By Petros Kausiyo
BULLISH Burundi flew into the country yesterday for their 2013 African Cup of Nations first round second leg clash against Zimbabwe at the National Sports Stadium and immediately warned the Warriors to brace for another upset on Sunday.
The Swallows have the advantage going into Sunday’s match following a 2-1 win they achieved in Bujumbura on February 29. That game marked the return of Warriors’ coach Rahman Gumbo to the Warriors fold after an eight-year absence while it was the end of Algerian gaffer Adel Amrouche’s tenure in charge of the Swallows dressing room.
The East Africans arrived in Harare with a new coach — Egyptian Lofty Naseem — but they believe that the changes have not affected their game and they were in bullish mood insisting the Warriors cannot block them from their “best chance to qualify for the African Cup of Nations’’.
Naseem, who is no stranger to Harare having been in the country in the mid 1980s as a player when Arab Contractors travelled to play in the then Cup of Cup Winners, tasked his assistant Niyongabo Amars with speaking about the match. Amars revealed that Naseem has only been in charge of Burundi in the last two months.
But the fact that the Swallows were knocked out of the 2014 World Cup qualifiers by Lesotho at the preliminary stage has meant that Sunday’s clash against the Warriors will be Naseem’s first competitive match in charge.
But his assistant Amars reckoned that their elimination from the World Cup qualifiers was somewhat a blessing in disguise as it gave them an opportunity to put all their focus and energy on the bid to qualify for next year’s Nations Cup in South Africa.

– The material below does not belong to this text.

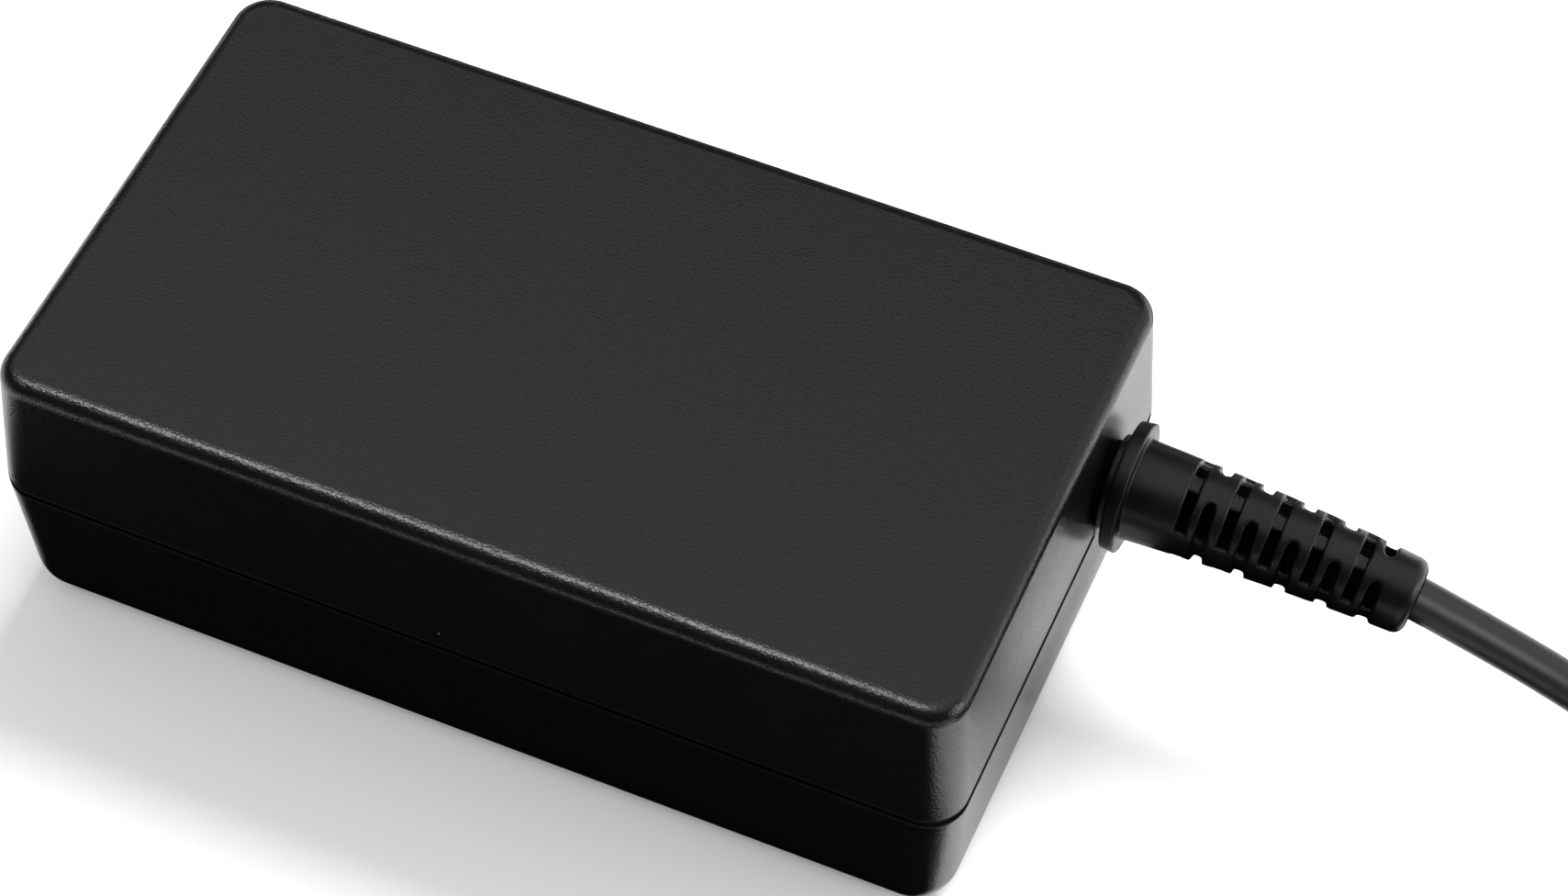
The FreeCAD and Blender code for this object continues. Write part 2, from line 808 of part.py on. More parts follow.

Amars said although they were expecting a tough encounter against the Warriors, he still believed his charges have the character and the capacity to upstage the hosts and continue with their dream for a Nations Cup debut.
The former goalkeeper, pointing to the changing landscape of African football, said Burundi — who were rated 131 on the Fifa rankings and 24 places below the Warriors — had also been improving on their game since they embarked in a rebuilding exercise.
Amars said their 2-1 win over Zimbabwe in which their skipper and centre back Valery Nahayo grabbed a late winner was no fluke. “Anyone who thinks the result in Bujumbura was a fluke doesn’t quite know African football and the changes that have been happening on the continent. Look at Zambia, they won the Nations Cup with more players who play in Africa for clubs in DRC and South Africa.”
But for all their confidence, the Swallows also revealed they had respect for the Warriors whose own camp is suffering from a confidence crisis and appears to be weighed down each day by seemingly endless off-field problems.
In fact the Warriors game in the last three weeks has been played more off the field than on the pitch with the game’s environment being heavily polarised and politicised.
Despite the Swallows appearing the more focused side Amars also reckoned that the Warriors would still be favourites for the game by virtue of being the home side. “I think the return match will be different to what we saw when we were at home. Now we are away and the situation is different, Zimbabwe will be on familiar ground and of course they will have their supporters.
“But we will give it our best shot.” Amars said they were not reading much into the Warriors’ poor run of form and the problems the hosts may have had with their players. When they came to Burundi we heard that some of their players had been suspended, now we heard that some of them came back but that is not our problem. We are not worried about who they have or who they don’t . . . it will still be 11 versus 11.
“Yes we are confident but we also know that we could lose, win or draw. But we are not under any pressure because we are building a new team and we have young players. Burundi people are positive and have been very supportive,’’ said Amars with seven years experience as an assistant coach in the Burundi squad.
The Swallows also believe that the qualification route for the 2013 Nations Cup presented them with the best opportunity to qualify for the finals as it involves just two rounds of matches. “There is a big chance for Burundi to qualify because we know it’s just two rounds and we could be in the finals. We just have to stay positive and focused and we can qualify.
“In the past we had group qualifiers and you would always have two big teams in the group but now there is a bigger chance than before. Even though we have a new coach there has been continuity because most of our players are drawn from the local league. In our concept we don’t believe in any big name players or put much emphasis on anyone whether one is playing in Europe or not,’’ Amars said.
But for all their enthusiasm the Swallows are facing a Warriors side that has taken a lot of battering in the last three weeks and are desperate for a victory that could also turn them into heroes again. Gumbo and his men will continue with their preparations at the match venue knowing that only a win will do to rekindle the special bond they enjoyed with their supporters.